The Corporation shall promptly notify each Holder of the occurrence of a
Redemption Triggering Event.

                  b.       Demand for Redemption. A Holder desiring to elect a
redemption as herein provided shall deliver a notice (the "Demand for
Redemption") to the Corporation specifying the following:

                           i.       The approximate date and nature of the
         Redemption Triggering Event;

                           ii.      The number of shares of Convertible
         Preferred Stock to be redeemed; and

                                       13



                           iii.     The address to which the payment of the
         Redemption Price shall be delivered, or, at the election of the Holder,
         wire instructions with respect to the account to which payment of the
         Redemption Price shall be required.

A Holder may deliver the certificates evidencing the Convertible Preferred Stock
to be redeemed with the Demand for Redemption or under separate cover. Payment
of the Redemption Price shall be made not later than two (2) business days
following the Redemption Date. The Redemption Date shall be the date on which
each of the following conditions has been satisfied: (i) a Holder has delivered
a Demand for Redemption and the certificates evidencing the shares of
Convertible Preferred Stock to be redeemed; and (ii) the Breach Cure Period has
expired.

                  c.       Early Redemption at the Corporation's Election.

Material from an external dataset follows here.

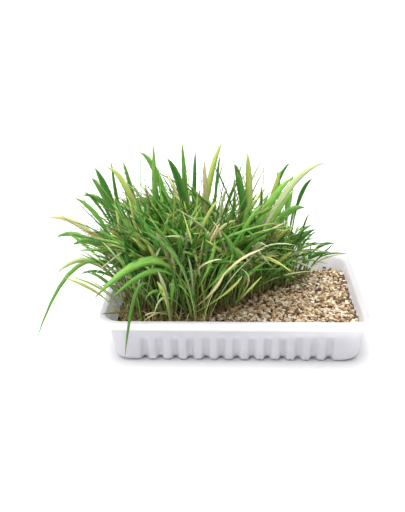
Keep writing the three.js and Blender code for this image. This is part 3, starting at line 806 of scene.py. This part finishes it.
def addLeaf(parts, blade, look, random):
    shares = np.linspace(0, 1, leaf['steps'])
    centres, sides, backs = leafPath(blade, shares)
    twist = blade.get('twist', random.normal(0, leaf['twist'])) * (shares - 0.5)
    length = np.linalg.norm(np.diff(centres, axis=0), axis=1).sum()
    halves = blade['width'] / 2 * leaf['slimmer'] * leafWidth(shares, length, blade['width'])
    cos, sin = np.cos(twist)[:, None], np.sin(twist)[:, None]
    side = sides * cos + backs * sin
    back = backs * cos - sides * sin
    fold = leaf['fold'] * (1.4 - shares)
    half = halves[:, None]
    sheet = leaf['sheet'] * (0.5 + 0.5 * half / max(half.max(), 1e-6))
    low = fold[:, None] * half
    across = [
        centres - side * half,
        centres - side * half * 0.5 + back * low * 0.6,
        centres + back * low,
        centres + side * half * 0.5 + back * low * 0.6,
        centres + side * half,
        centres + back * (low + sheet),
    ]
    first = len(parts['points'])
    # no leaf goes past the solids' box
    rows = np.clip(np.stack(across, axis=1), np.array(frameLow) / mm, np.array(frameHigh) / mm)
    parts['points'] += list(rows.reshape(-1, 3) * mm)
    per = len(across)
    for k in range(leaf['steps'] - 1):
        for i in range(per):
            j = (i + 1) % per
            a, b = first + k * per + i, first + k * per + j
            parts['faces'].append((a, b, b + per, a + per))
    parts['faces'].append(tuple(first + i for i in reversed(range(per))))
    top = first + (leaf['steps'] - 1) * per
    parts['faces'].append(tuple(top + i for i in range(per)))
    foot, middle, tip = (np.array(srgb(code)) for code in leafLooks[look])
    mood = random.normal(*leaf['mood'])
    tipBrown = random.random() < leaf['brownTips']
    pale = leaf['pale']
    for share in shares:
        if share < pale:
            colour = lerp(foot, middle, share / pale) * mood
        else:
            colour = lerp(middle, tip, (share - pale) / (1 - pale)) * mood
        if tipBrown and share > leaf['brownFrom']:
            colour = np.array(srgb(leaf['brown']))
        colour[3] = 1
        parts['colours'] += [np.clip(colour, 0, 1)] * per
        parts['uvs'] += [(u * blade['width'], share * length) for u in (0, 0.25, 0.5, 0.75, 1, 0.5)]


fill = {
    # how many of each kind stand between the modelled leaves
    'leaves': 740, 'stems': 680, 'threads': 110, 'shorts': 170, 'loose': 190,
    # all stand behind this depth y, leaves placed singly are drawn wider, and all keep this clear
    'front': -35, 'bolder': 1.3, 'boxGap': 0.8, 'lowest': 24, 'rootSpread': 13, 'bedMargin': 5,
    'kinked': 0.3, 'shortsFrom': 18, 'stemsTo': 25, 'looseFront': -16, 'inward': 0.85,
    # thin leaves seen singly at the edge: where it leaves the crowd and its tip, read as pixels
    # of the photo, the depth y of both in mm, its width and look
    'wisps': [
        ((98, 195), (84, 192), 15, 15, 2, 'dark'), ((111, 216), (98, 195), 12, 12, 2, 'dark'),
        ((87, 241), (67, 233), 0, 0, 2.4, 'green'), ((106, 257), (80, 275), -35, -35, 2, 'dark'),
        ((112, 276), (101, 287), -50, -50, 1.6, 'dry'), ((116, 311), (101, 315), -60, -60, 1.4, 'dry'),
        ((161, 277), (154, 320), -60, -62, 2.2, 'pale'), ((155, 308), (144, 316), -62, -64, 1.4, 'straw'),
        ((159, 306), (143, 322), -60, -71, 1.2, 'straw'), ((171, 306), (181, 322), -60, -70, 1.2, 'dry'),
        ((177, 265), (154, 230), -45, -45, 4, 'straw'), ((153, 249), (110, 245), -45, -45, 2.4, 'straw'),
        ((300, 224), (310, 213), 40, 40, 1.4, 'dark'), ((290, 215), (296, 204), 35, 35, 1.8, 'green'),
        ((290, 229), (313, 225), 38, 38, 2.2, 'green'), ((296, 245), (317, 230), 40, 40, 1.6, 'dark'),
        ((319, 255), (335, 243), 48, 48, 1.2, 'dark'), ((300, 257), (331, 252), 45, 45, 2, 'green'),
        ((315, 255), (343, 254), 45, 45, 1.6, 'pale'), ((313, 248), (349, 254), 52, 50, 1.2, 'dark'),
        ((309, 257), (311, 245), 42, 42, 1.6, 'dark'), ((262, 205), (261, 184), 20, 20, 1.6, 'dark'),
        ((215, 205), (227, 188), 5, 5, 2, 'pale'), ((224, 186), (243, 177), 18, 18, 1.8, 'green'),
        ((216, 178), (220, 155), 15, 15, 2, 'dark'), ((212, 280), (215, 238), -48, -50, 3, 'bright'),
        ((211, 259), (185, 273), -52, -54, 3, 'bright'), ((220, 271), (239, 265), -48, -50, 3.4, 'bright'),
        ((274, 276), (248, 248), -10, -14, 2.6, 'bright'), ((274, 276), (294, 257), -8, -12, 2.6, 'green'),
        ((259, 254), (274, 255), 0, -4, 2.4, 'pale'), ((146, 236), (133, 311), -58, -66, 2, 'pale'),
    ],
    # leaves that cross the stand's front face: where it starts and its tip in pixels, width and look
    'crossing': [
        ((176, 265), (170, 246), 3, 'straw'), ((213, 262), (205, 230), 5, 'green'),
        ((198, 288), (187, 253), 2, 'pale'), ((207, 252), (190, 248), 1.6, 'straw'),
        ((213, 299), (225, 272), 2.2, 'straw'), ((230, 296), (243, 275), 1.8, 'yellowGreen'),
        ((150, 242), (111, 203), 4.4, 'green'), ((152, 240), (125, 200), 4, 'dark'),
        ((163, 232), (137, 223), 4.4, 'bright'), ((191, 236), (168, 229), 4, 'bright'),
        ((176, 239), (191, 229), 3, 'pale'), ((176, 223), (202, 203), 1.4, 'bright'),
        ((200, 213), (220, 199), 2.4, 'yellowGreen'), ((203, 227), (236, 220), 2.4, 'straw'),
        ((205, 233), (222, 217), 1.6, 'straw'), ((226, 233), (213, 222), 1.8, 'straw'),
        ((200, 243), (209, 231), 1.8, 'straw'), ((210, 238), (220, 223), 1.6, 'straw'),
        ((236, 222), (264, 204), 2.6, 'bright'), ((240, 216), (253, 196), 2.6, 'bright'),
        ((248, 258), (221, 231), 4.4, 'green'), ((250, 260), (231, 246), 4, 'bright'),
        ((252, 236), (265, 244), 3.6, 'pale'), ((153, 254), (129, 253), 2, 'yellowGreen'),
        ((131, 272), (125, 254), 4, 'dark'), ((150, 261), (161, 247), 2.4, 'pale'),
        ((121, 257), (100, 240), 1.2, 'pale'), ((170, 270), (169, 288), 2, 'pale'),
        ((157, 276), (145, 300), 2.4, 'bright'), ((161, 276), (157, 301), 2.4, 'bright'),
        ((167, 262), (192, 300), 2.4, 'green'), ((183, 300), (169, 262), 2, 'dark'),
        ((240, 300), (262, 276), 1.6, 'yellowGreen'), ((262, 278), (240, 268), 1.8, 'pale'),
    ],
    # leaves that cross further in: start and tip in pixels, depth y in mm, width and look
    'inner': [
        ((256, 202), (293, 177), 8, 5, 'bright'), ((262, 218), (295, 189), 4, 5, 'bright'),
        ((240, 228), (289, 197), 0, 2.6, 'pale'), ((266, 276), (313, 271), 10, 1.4, 'pale'),
        ((255, 240), (258, 214), 0, 4.4, 'green'), ((276, 262), (292, 252), -2, 3, 'yellowGreen'),
        ((270, 200), (281, 168), 10, 3.4, 'yellowGreen'), ((250, 205), (237, 172), 5, 4.6, 'dark'),
        ((232, 222), (235, 187), 0, 1.8, 'dark'), ((283, 262), (287, 240), 20, 1.6, 'green'),
        ((296, 262), (302, 240), 30, 1.6, 'green'), ((268, 262), (262, 240), 10, 2, 'green'),
    ],
    'tipNearer': 3, 'overRim': 36,
}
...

                           i.       If, at any time after the third anniversary
         of the issuance of the first share of Preferred Stock, (A) the Common
         Stock is traded on any national securities exchange or quoted on the
         Nasdaq National Market or Nasdaq SmallCap Market, and (B) the closing
         price per share of the Common Stock exceeds $10.00 per share for at
         least 20 consecutive trading days (the "Trading Period"), and (C) in
         such Trading Period the average daily trading volume is greater than
         200,000 shares per day, then the Corporation may, not later than 5
         business days after the end of any such Trading Period (the "Call
         Notice Period"), call for the redemption of all (but not less than all)
         the Preferred Stock. If the Corporation does not timely call for such
         redemption, the Corporation may thereafter call for redemption as
         herein provided only if the conditions set forth in clauses (A), (B),
         and (C) of the preceding sentence are again fulfilled, and the
         Corporation calls for redemption within the new Call Notice Period.

                           ii.      If the Corporation elects to redeem the
         Preferred Stock, the Corporation shall give written notice thereof (the
         "Call for Redemption"), signed by the Chief Executive Officer or Chief
         Financial Officer, to the Holders of the Preferred Stock not later than
         the end of the Call Notice Period. The Call for Redemption shall (A)
         specify the beginning and end of the Trading Period and shall (B) set
         forth the Corporation's undertaking to pay the Stated Value on each
         outstanding share of Preferred Stock plus any accrued but unpaid
         dividends thereon, and (C) certify that the Corporation has the funds
         on hand to make such payments, and that the Corporation is not under
         any lawful order of any court or other governmental authority
         restricting or prohibiting such payment and not bound by any agreement,
         undertaking or other obligation which would prohibit or restrict the
         authority of the Corporation to make such payment, and (D) set forth
         the name and address of the Corporation or, if applicable, any transfer
         or paying agent, to which the Holders shall deliver their certificates
         evidencing the Preferred Stock to obtain payment therefor.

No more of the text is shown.